I am an author now.  My dream job.  However, I spent three decades working mostly in high-rises in downtown settings.  So I speak from experience.  If I could have the ear of personnel managers everywhere in those traditionally “9 to 5” jobs, this is what I would say.  Plead even.  Beg, if need be.

  1. Want to get rid of the expense of overtime?  Have your people work overlapping schedules.  Some, the early-bird risers, would opt out for the 6-3 shift.  The alarm-clock-hating group should work the midday shift of about 10-7.  The night-owl sector would take the 2-11 shift.  You effectively have your office “open” from 6:00 a.m. to 11:00 p.m. which negates the need for overtime—as long as you have each boss paired up to two people, one from two of the three shifts (ideally, one from the early-bird shift and one from the night-owl shift) so that each boss has a go-to person no matter the time of day.  All within the realms of safety.
  2. Want to contribute something to the go-green movement?  This overlapping shift thinking will get more people out of the normal rush-hour traffic, thereby lessening the stress of too many cars on too little pavement for those dreaded two hours in the morning and two again that evening.  Commuting traffic would become spread out.  Especially if more businesses opt to put this into praxis.  Saves gas from all that idling time, improves the health of all because we are not inhaling the fumes from the car in front of us.  Saves time spent commuting, so your employees are away from home less time.  Makes for happier and less sickly coworkers.

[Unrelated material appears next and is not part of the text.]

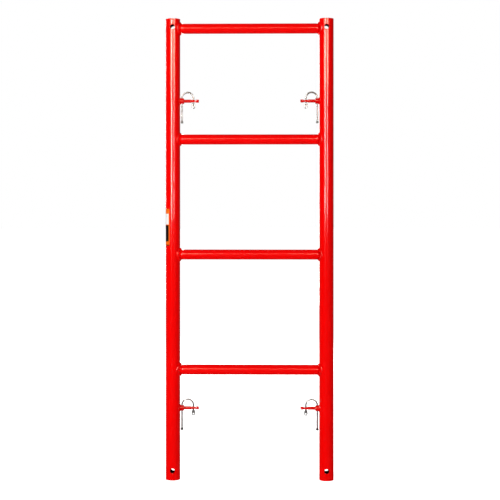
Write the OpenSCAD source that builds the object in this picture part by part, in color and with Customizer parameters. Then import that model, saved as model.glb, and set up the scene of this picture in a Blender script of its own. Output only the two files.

  3. Want to give a nonmonetary raise?  Just offer the floating shift idea at the next staff meeting and I guarantee you smiles.  In a big enough company, say twenty or more employees, I dare say that all shifts will be covered just by letting them choose their own shifts.  No mandatory assignments from on high allowed.  Try it yourself and see.
  4. Want another idea for a nonmonetary raise?  Pay your employees to take lunch.  So the above floating shifts would become 6-2, 10-6 and 2-10.  Your employees gain an hour and you are still paying them the same.  They are so thrilled to be going home an hour earlier that they are more productive.  Some may even work through lunch, eating at their desks.
  5. Want happier employees/coworkers?  See all of the above.
  6. Want less absenteeism?  Open a daycare within your company.  You can run it by hiring some new people to manage it daily—good for the present economic slump--or you could offer those positions to a few good employees you lost last year to stay at home with their babies. 
  7. Want more enthusiastic employees?  Figure out a way that each and every one can work from home—at least one day a week.  Try to work it out so that three days a week they can be home working.  What a boon to our planet and its resources, not to mention employees that feel like they have more say in their jobs.
  8. Want less-stressed-out employees?  Go casual dress attire.  (Of course, I do not mean dirty clothes and/or those that expose too much and can lead to jail time.)  I know I feel more comfortable in yoga attire than I ever did in belted outfits with pantyhose and three-inch heels.  You are paying for the use of the brains of your employees.  Show them that.

I offer these ideas as an alternative to the staid routine of old.  Think about it.  Discuss it.  Mold it to fit your business concern.  It is time to update our business models for the twenty-first century.